В этот момент в драку без приглашения ввязался Кристофер Хитченс, и его реплика вполне могла довести автора шпионских романов до апоплексии. «То, как Джон Ле Карре ведет себя на ваших страницах, больше всего похоже на поведение человека, облегчившегося в собственную шляпу и затем торопящегося нахлобучить полный до краев головной убор себе на голову, – заметил Хитч с характерной для себя сдержанностью. – В прошлом, рассуждая об открытом подстрекательстве к убийству за денежное вознаграждение, он использовал уклончивые, эвфемистические обороты: ведь у аятолл тоже есть чувства.
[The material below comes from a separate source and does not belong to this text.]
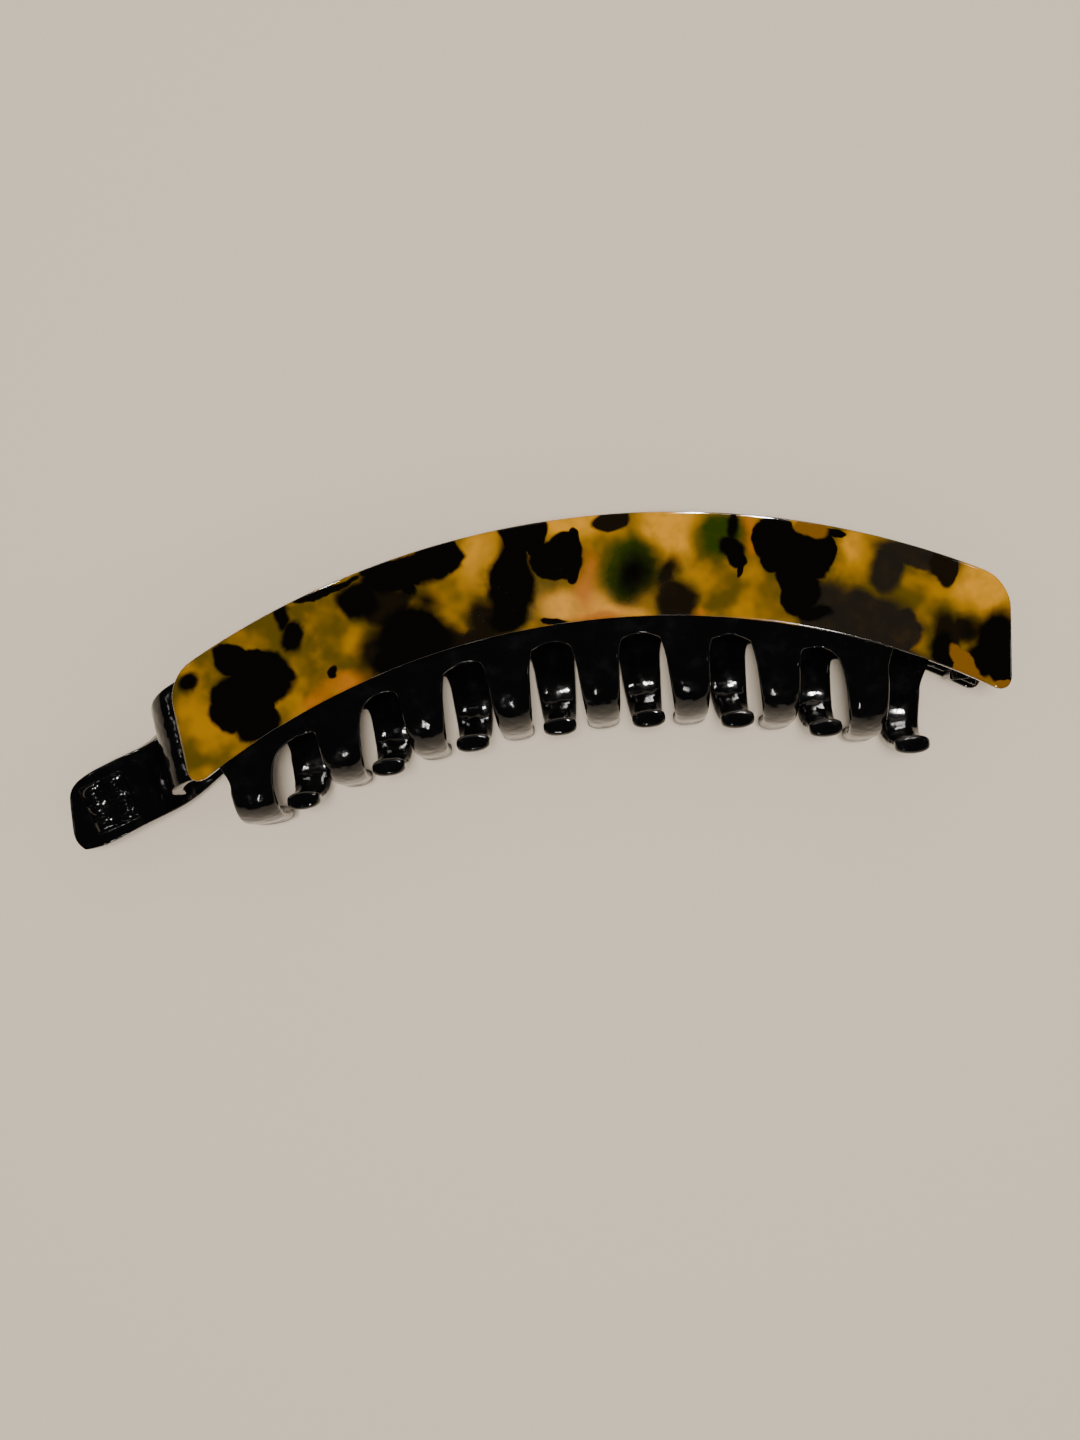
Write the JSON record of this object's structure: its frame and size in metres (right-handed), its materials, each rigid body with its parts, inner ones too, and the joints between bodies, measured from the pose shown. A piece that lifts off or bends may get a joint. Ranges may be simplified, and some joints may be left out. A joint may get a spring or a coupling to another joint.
{
  "type": "banana hair clip",
  "caption": "Interlocking banana hair clip: curved toothed combs hinged at one end, a finger-tab clasp at the other, each comb faced with an arched tortoiseshell plate.",
  "frame": {"origin": "on the back plate's flat outer face, at the middle of the plate's width on the arch's line of symmetry", "axes": "+X along the chord of the arch towards the hinge end, +Y towards the crown of the arch, +Z from the back plate to the front plate"},
  "size_m": [0.1514, 0.0432, 0.03],
  "materials": {
    "tortoiseshell": "polished cellulose acetate, amber with black blotches",
    "black_plastic": "glossy moulded plastic",
    "pin_steel": "plain wire"
  },
  "bodies": {
    "back_half": {"back_comb": "black_plastic", "back_plate": "tortoiseshell", "hinge_pin": "pin_steel"},
    "front_half": {"front_comb": "black_plastic", "front_plate": "tortoiseshell"}
  },
  "joints": [
    {"name": "comb_hinge", "type": "hinge", "parent": "back_half", "child": "front_half", "pos_m": [0.0602, -0.0157, 0.015], "axis": [0, 1, 0], "range_deg": [0, 95]}
  ]
}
Теперь он говорит нам, что его главная забота – судьба девушек из издательской экспедиции. Вдобавок он произвольно противопоставляет их безопасность авторским отчислениям Рушди. Можем ли мы считать в таком случае, что его все полностью устраивало бы, если бы „Шайтанские аяты“ были написаны и опубликованы бесплатно и распространялись даром, выложенные на лотки без продавцов? Это, возможно, по крайней мере удовлетворило бы тех, кто считает, что нельзя защищать свободу выражения мнений, если не обеспечена свобода от затрат и свобода от риска. В действительности за восемь лет, прошедших с тех пор, как был брошен вызов фетвы, не пострадала ни одна девушка из экспедиции. А когда книжные сети Северной Америки, занервничав, ненадолго изъяли „Шайтанские аяты“ из продажи по сомнительным соображениям „безопасности“, протест выразили как раз профсоюзы их сотрудников: люди по своей инициативе встали у витрин, демонстрируя поддержку человеческого права купить и прочесть любую книгу. По мнению Ле Карре, это храброе решение приняли обитатели некоего „надежно защищенного лагеря“ и оно, кроме того, кощунственно по отношению к великой религии! Нельзя ли было избавить от этого знакомства с содержимым его шляпы – пардон, хотел сказать: головы?»

На другой день пришел черед Ле Карре: «Всякий, кто прочел вчерашние письма от Салмана Рушди и Кристофера Хитченса, вполне может спросить себя: в чьи руки попало великое дело свободы слова? Откуда бы ни исходило послание – с трона ли, где восседает Рушди, из канавы ли, где валяется Хитченс, – смысл его один: „Наше дело абсолютно правое, оно не допускает ни несогласия, ни оговорок; любой, кто в чем-то подвергает его сомнению, – по определению невежественный, высокомерный, полуграмотный недочеловек“. Рушди высмеивает мой язык и смешивает с грязью продуманную и хорошо принятую речь, которую я произнес в Англо-израильской ассоциации и которую „Гардиан“ сочла нужным перепечатать. Хитченс изображает меня шутом, льющим себе на голову собственную мочу. Они могли бы достойно соперничать с любыми двумя аятоллами-фанатиками. Но долговечна ли их дружба? Рушди сам себя канонизировал, и я поражен, что Хитченс так долго с этим мирится. Рушди, насколько я понимаю, не отрицает, что оскорбил великую религию. Но обвиняет он не себя, а меня, обвиняет – возьмите, между прочим, на заметку его птичий язык – в филистерских, редукционистских, радикально-исламистских взглядах. Я и не знал, что я такой умный. Но я знаю вот что: Рушди ополчился на знакомого противника и, когда тот отреагировал обычным для себя образом, завопил: „Нарушение правил!“ Тяготы, которые ему довелось перенести, ужасны, но это не делает его мучеником и – как бы он того ни хотел – не исключает споров о неоднозначном характере его причастности к своей собственной катастрофе».